ECLI:NL:GHSGR:2011:BQ6754
Gerechtshof 's-Gravenhage
- Hoger beroep
- Rechtspraak.nl
Schadevergoeding na arbeidsongeval en beoordeling van restverdiencapaciteit
In deze zaak, die voor het Gerechtshof 's-Gravenhage diende, ging het om een hoger beroep inzake een arbeidsongeval waarbij de appellant, [appellant], schadevergoeding eiste van de geïntimeerde, [Maro]. Het hof had eerder een comparitie van partijen gelast om de omvang van de schade en de mogelijkheid van een minnelijke regeling te bespreken. Tijdens deze comparitie, die op 28 februari 2011 plaatsvond, werd vastgesteld dat er geen schikking tot stand was gekomen. De appellant had stukken overgelegd ter ondersteuning van zijn claim, maar het hof concludeerde dat er onvoldoende bewijs was voor de stelling dat de appellant niet in staat was om zittend werk te verrichten.
Het hof oordeelde dat er sprake was van een verlies aan verdienvermogen als gevolg van het ongeval, maar dat de appellant niet voldoende inspanningen had verricht om werk te vinden. De deskundigenrapporten gaven aan dat er een restverdiencapaciteit was, wat betekende dat de appellant in staat was om inkomen te verwerven met kniebesparende arbeid.

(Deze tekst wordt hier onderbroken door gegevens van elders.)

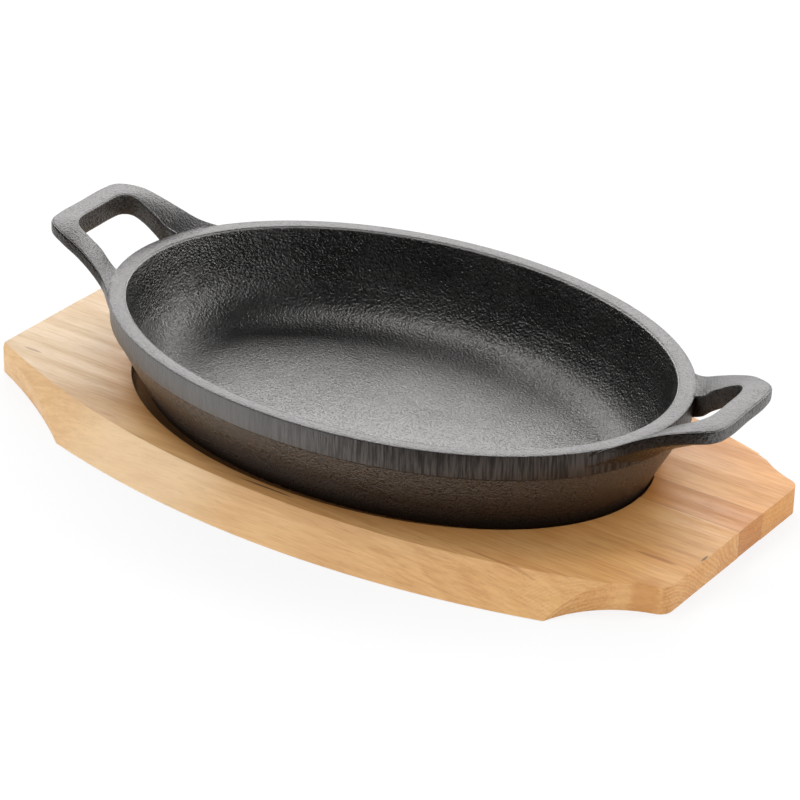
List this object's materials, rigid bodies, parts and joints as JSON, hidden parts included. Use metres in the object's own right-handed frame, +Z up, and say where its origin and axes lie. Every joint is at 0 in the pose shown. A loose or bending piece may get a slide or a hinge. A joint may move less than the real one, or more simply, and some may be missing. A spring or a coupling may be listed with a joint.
{
  "type": "oval gratin dish on a board",
  "caption": "Oval cast iron gratin dish with two raised loop handles, resting in the oval recess of a flat hardwood board with bevelled long sides.",
  "frame": {"origin": "middle of the board's underside, which is the middle of the object's bounding box at its lowest level", "axes": "+X along the board's length towards its right end, +Y towards the rear stave, +Z up out of the board"},
  "size_m": [0.28, 0.1724, 0.0543],
  "materials": {
    "cast_iron": "rough sand-cast and seasoned, dark grey-black, semi-matt, with a ground rim and collar",
    "wood_front": "sanded and lightly oiled pale hardwood",
    "wood_middle": "sanded and lightly oiled pale hardwood",
    "wood_rear": "sanded and lightly oiled pale hardwood"
  },
  "bodies": {
    "root": {"dish": "cast_iron", "board_stave_front": "wood_front", "board_stave_middle": "wood_middle", "board_stave_rear": "wood_rear"}
  },
  "joints": []
}
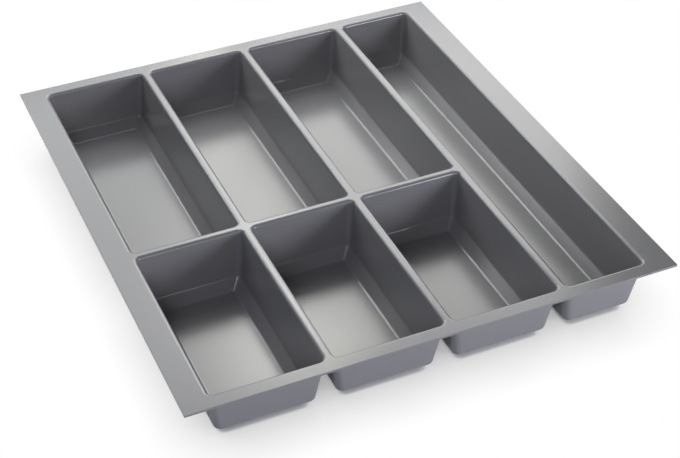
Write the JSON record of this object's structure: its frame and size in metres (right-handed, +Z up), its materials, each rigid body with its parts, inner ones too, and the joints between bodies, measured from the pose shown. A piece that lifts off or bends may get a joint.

Het hof stelde vast dat de appellant na het ongeval slechts beperkte tijd had om passende arbeid te vinden en dat de schadevergoeding voor dit verlies aan verdienvermogen op € 12.500,- werd vastgesteld.
Uiteindelijk vernietigde het hof het eerdere vonnis en veroordeelde [Maro] tot betaling van de schadevergoeding aan [appellant], te vermeerderen met wettelijke rente. De proceskosten werden gecompenseerd, waarbij het hof rekening hield met de kosten van de deskundige in eerste aanleg. Dit arrest werd uitgesproken op 12 april 2011.